Naipes, entonces, como bisagras que unen esas dimensiones que aparecen a nuestra percepción como desvinculadas. Una percepción trizada porque estamos fracturados de partida, como nos recuerda ese primer naipe que nos habla del exilio del cuerpo que sucede en la infancia a través de un acontecimiento traumático. El trauma sigue operando en un tiempo que nos congela, como insectos atrapados en ámbar. Daños tempranos que nos desalojan del cuerpo, del presente y del mundo como matriz amable hasta sentir que «un animal lleno de polvo, la jineta o hurón disecado de la infancia, sigue clavando los dientes en una presa imaginaria, que siempre alguien, en el último momento, le arrebata» (p. 15).
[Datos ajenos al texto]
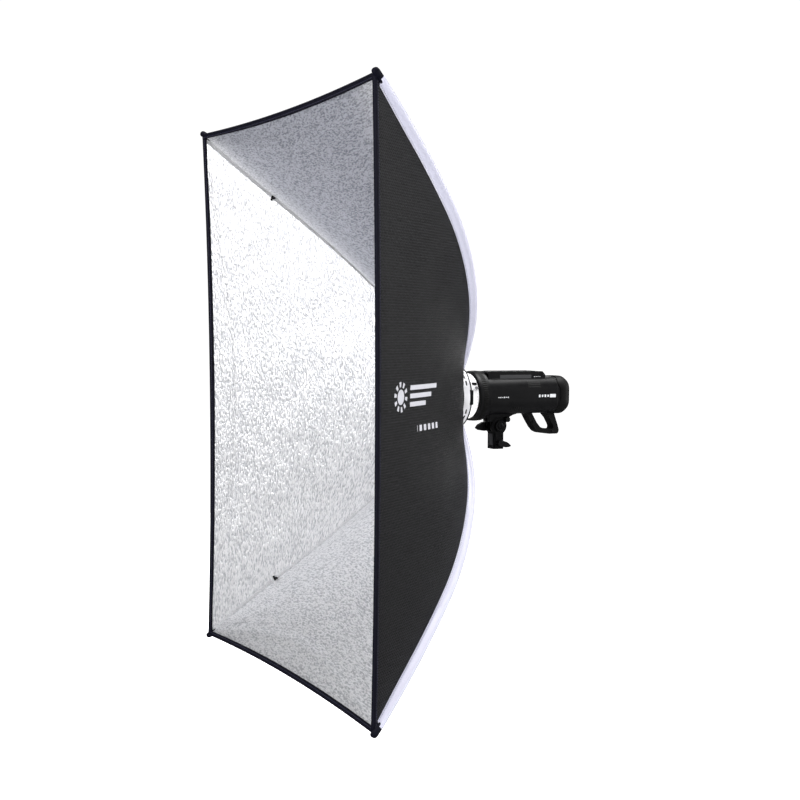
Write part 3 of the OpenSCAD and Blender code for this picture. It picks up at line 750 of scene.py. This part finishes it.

Ese daño primero nos mantiene de alguna manera inmovilizados, clavados al dolor sobre el que hemos edificado incluso nuestra manera de amar, nuestras elecciones afectivas. Esto se manifiesta claramente en el naipe X, la herida, que narra el encuentro con el faquir y su cama de clavos: «porque su mirada seguía prendida de la herida primera, esa que tendemos siempre a repetir» (p. 42).

Sí, «el amor duele porque entra por la herida» (p. 42). En este sentido, toda escritura procede de la herida como exudación que es respuesta al daño. Pero también custodia la posibilidad de su sanación, de restañar dicha herida de la que mana, como Quirón, el sanador herido de la mitología clásica.

El vendaje que nos protege, también nos separa de los demás y nos atrapa en una identidad. La escritura de Esther Ramón no nos lleva por un camino unívoco, sino que se desdobla, prolifera en otras identidades, jaquea la tirada original con cartas que saca de la manga como portales alternativos.

Así, el yo es multiverso abierto y en construcción permanente a través del sentido que otorgamos a los acontecimientos. Es un libro que dinamita la idea de un yo esencial o permanente, hay una humanidad compartida que rasga ese celofán que nos hace percibir como seres aislados.

Porque, como nos recuerda la autora en el naipe XXXI, «lo sepamos o no, pertenecemos al jardín de las mariposas manchadas, y si nos encierran o nos encerramos, golpearemos como lluvia menuda los cristales para ponernos al alcance de aquellos que nos aman» (p. 106).